The ***** lines tell you when Randomtest finished a playthrough and started over again on its next playthrough. The other lines specify which exact choices Randomtest made while playing through the game.

For example, the line startup 42#1 (43) says that in the file startup.txt there was a *choice on line 42. The rest of the line indicates which option Randomtest chose, and the line number of that option. In this example, Randomtest chose option #1 on line 43. In the second playthrough, we see startup 42#2 (59) which says that Randomtest instead chose option #2 on line 59.

Ideally, the last line of randomtest-output.txt says “RANDOMTEST PASSED.” If not, it contains an error message; see “Interpreting Error Messages” above for additional details. But note that you can use the Randomtest log to tell you exactly how to reproduce the bug by hand: just make the exact same choices that Randomtest did (“option #1, #2, #3, #1, #2 …”) before the error occurred. Reproducing Randomtest bugs by hand can make them much easier to understand and fix.

Randomtest Hit Count

The game log is usually the longest part of randomtest-output.txt; the hit count typically appears way down at the end of the file. The hit count is a report of how many times Randomtest used (or “hit”) each line in the game.

For example, here’s a sample from the hit count for the startup.txt example:

startup 10000: Your majesty, your people are starving in the streets, and threaten revolution.
startup 10000: Our enemies to the west are weak, but they threaten soon to invade.  What will you do?
startup 10000:
startup 10000: *choice
startup 10000:   #Make pre-emptive war on the western lands.
startup 3418:     If you can seize their territory, your kingdom will flourish.  But your army's
startup 3418:     morale is low and the kingdom's armory is empty.  How will you win the war?
startup 3418:     *choice
startup 3418:       #Drive the peasants like slaves; if we work hard enough, we'll win.
startup 1133:         Unfortunately, morale doesn't work like that.  Your army soon turns against you
startup 1133:         and the kingdom falls to the western barbarians.
startup 1133:         *finish
startup 3418:       #Appoint charismatic knights and give them land, peasants, and resources.
startup 1132:         Your majesty's people are eminently resourceful.  Your knights win the day,
startup 1132:         but take care: they may soon demand a convention of parliament.
startup 1132:         *finish
startup 3418:       #Steal food and weapons from the enemy in the dead of night.
startup 1153:         A cunning plan.  Soon your army is a match for the westerners; they choose
startup 1153:         not to invade for now, but how long can your majesty postpone the inevitable?
startup 1153:         *finish
startup 10000:   #Beat swords to plowshares and trade food to the westerners for protection.
startup 3278:     The westerners have you at the point of a sword.  They demand unfair terms
startup 3278:     from you.
startup 3278:     *choice
startup 3278:       #Accept the terms for now.
startup 1601:         Eventually, the barbarian westerners conquer you anyway, destroying their
startup 1601:         bread basket, and the entire region starves.
startup 1601:         *finish
startup 3278:       #Threaten to salt our fields if they don't offer better terms.
startup 1677:         They blink.  Your majesty gets a fair price for wheat.
startup 1677:         *finish
startup 10000:   #Abdicate the throne. I have clearly mismanaged this kingdom!
startup 3304:     The kingdom descends into chaos, but you manage to escape with your own hide.
startup 3304:     Perhaps in time you can return to restore order to this fair land.
startup 3304:     *finish

Randomtest plays 10,000 times by default, so you can see the intro and the option text was displayed all 10,000 times. There are three options (“war”, “trade”, and “abdicate”) each of which was hit approximately one third of the time: Randomtest hit “war” 3,418 times, “trade” 3,278 times, and “abdicate” 3,304 times.

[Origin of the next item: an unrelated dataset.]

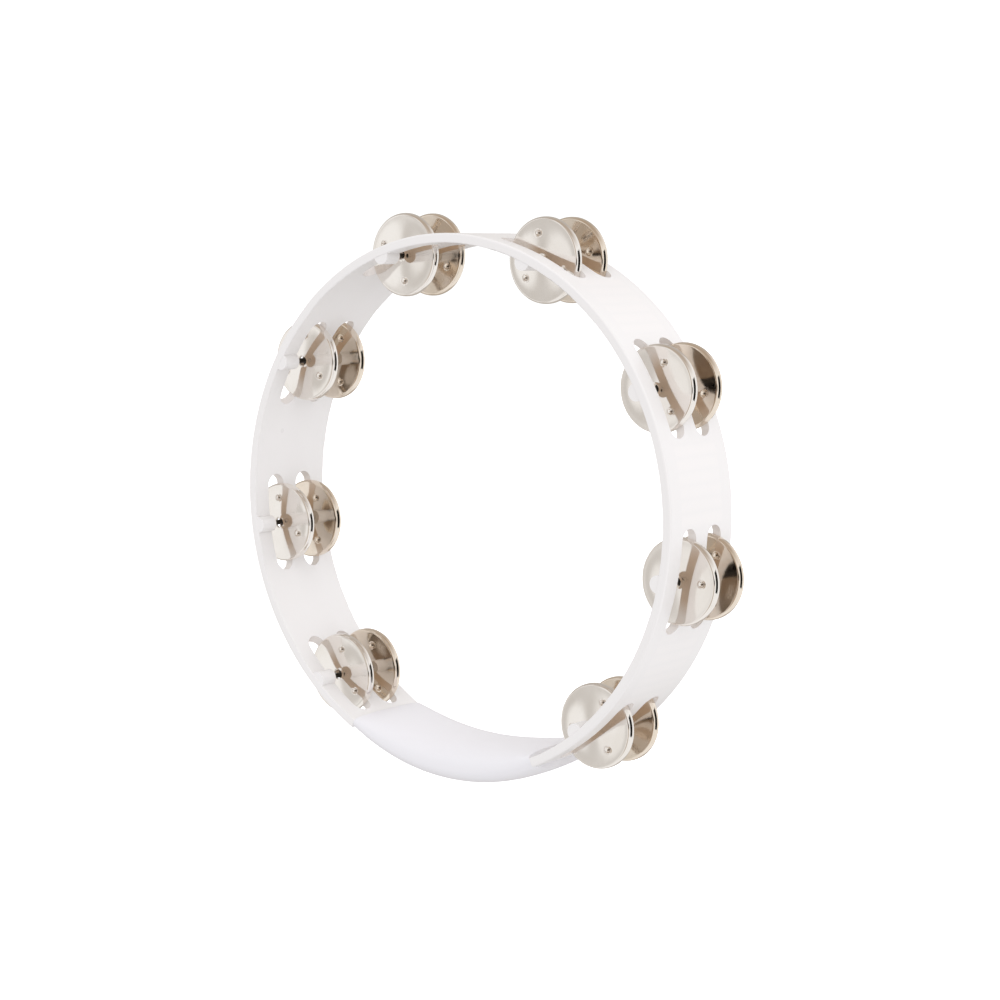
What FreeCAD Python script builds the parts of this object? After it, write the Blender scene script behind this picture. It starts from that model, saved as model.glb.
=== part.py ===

Under “war” there are three sub-options; those options divided the 3,418 “war” hits approximately into thirds: 1,133, 1,132, and 1,153. Under “trade” there are only two sub-options; those options divided the 3,279 “trade” hits in half: 1,601 and 1,677.

If the hit count report tells you that some lines were hit zero times, that suggests that the lines might be “dead” code — code that can’t be reached no matter what choices the player makes. However, code with 0 hits doesn’t guarantee that the code is dead — it could just be very difficult to reach.

If you find code that’s hard to reach, you’ll have to decide for yourself whether that indicates you have a bug. For example, in the traditional “Choose Your Own Adventure” books, it was very hard to reach a “good” ending; most endings had a bad outcome (e.g. death). On the one hand, that might be a good thing, if it encourages players to try again; on the other hand, it might be frustrating to keep reaching bad endings.

To pick another example, if your choices have “right” and “wrong” answers (e.g. if your game has a lot of puzzles in it), Randomtest may tell you that it’s very unlikely to win your game when playing randomly. But that may be ideal; if you can beat the game just by random choices, your puzzles may be too easy!

When interpreting the hit count report, remember that you can divide the hit count by 10,000 to get the percentage likelihood of hitting a given line. If a line is hit less than 100 times, then there’s less than 1% chance of hitting the line at random. If that’s too low in your opinion, consider sculpting your game balance to allow more players to reach that code.